Just as the tree needs water to grow, man needs Torah, which is compared to water. “May my teaching drop like the rain” (Deut. 32:2).
Deprived of water, the tree will die. Deprived of Torah, so too will man wither.
Just as God breathed life into Adam (Genesis 2:7), a tree needs the breath of life.
Finally, the tree needs sunlight to grow. We need the warmth of community and friendship to thrive.
Perhaps the comparison of Adam to the tree is most apt when we see the tree not just as an analogy to the individual himself but as an analogy to the individual and his family. Each of us, in our roots and trunk, form the foundation for the many limbs and fruits that extend outward. As Rashi noted, the taste of the tree and the taste of its fruit were to be one. Our families, our children, are recognizable as ours. But the tree only appears uniform.

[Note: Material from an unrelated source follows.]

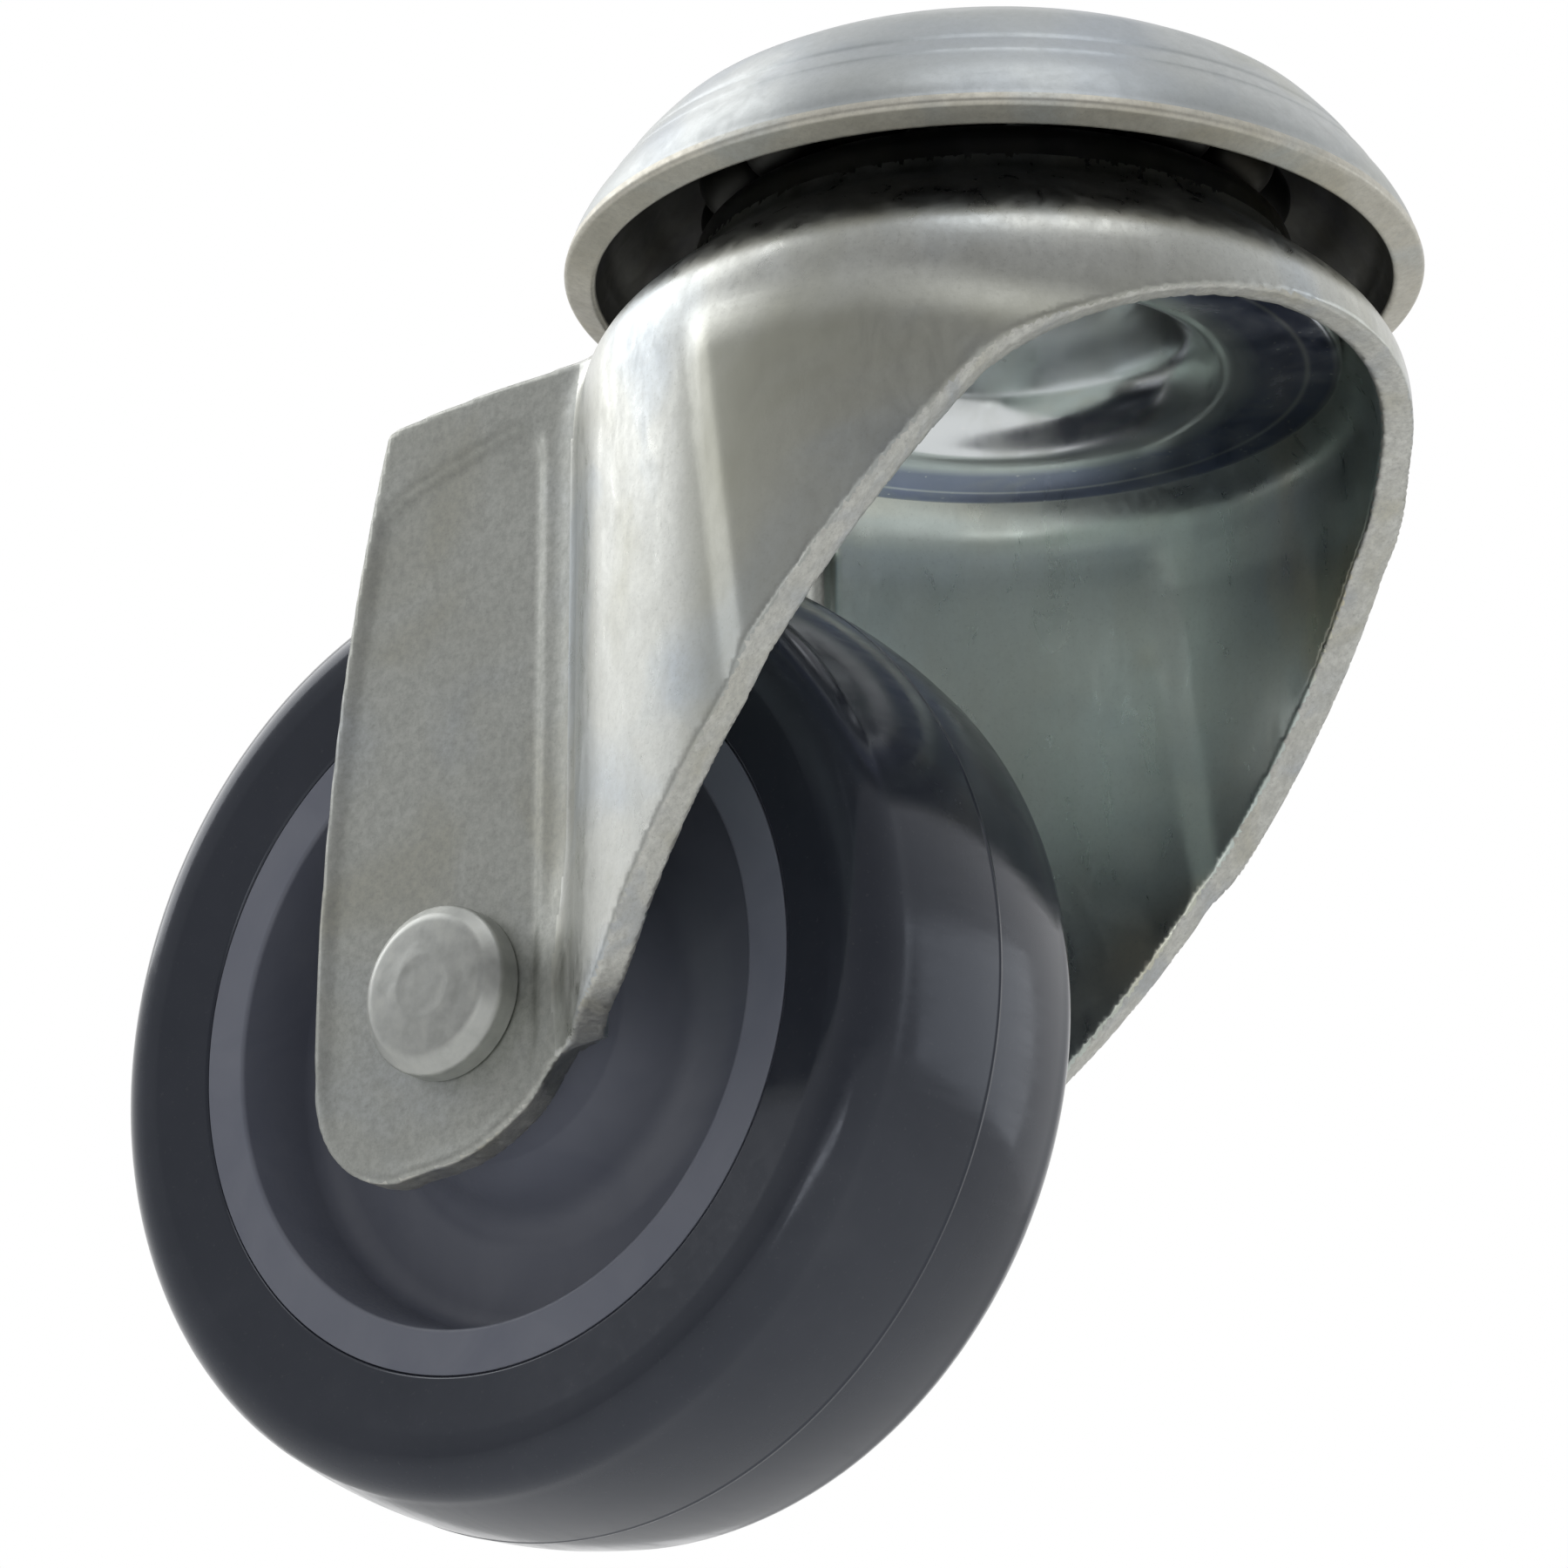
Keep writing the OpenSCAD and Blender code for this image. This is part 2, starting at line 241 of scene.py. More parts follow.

As we look more closely at the tree, we see that its fruit, though clearly related, each have distinct properties – different sizes and hues, and indeed, slightly different tastes. Likewise the tree’s leaves. A cursory glance has each leaf like every other. But on closer examination, we see that each leaf is as distinguishable from the other as one snowflake from another. Related, yes. Familial, absolutely. But unique and special each in its own right.
Perhaps the greatest lesson of the tree is that not only is the tree singular but its fruit and limbs are singular and unique as well. In the same way, while each family unit is singular so too is each child singular and unique. As such, he or she must be respected and loved as an individual and not only as a member of the family. For no more would we want every fruit to conform to the other, to be exactly the same size and have exactly the same shape, than to have every child be the same.
The singularity of each tree is to be celebrated.
So too, the singularity of each of God’s children, and each one of our own.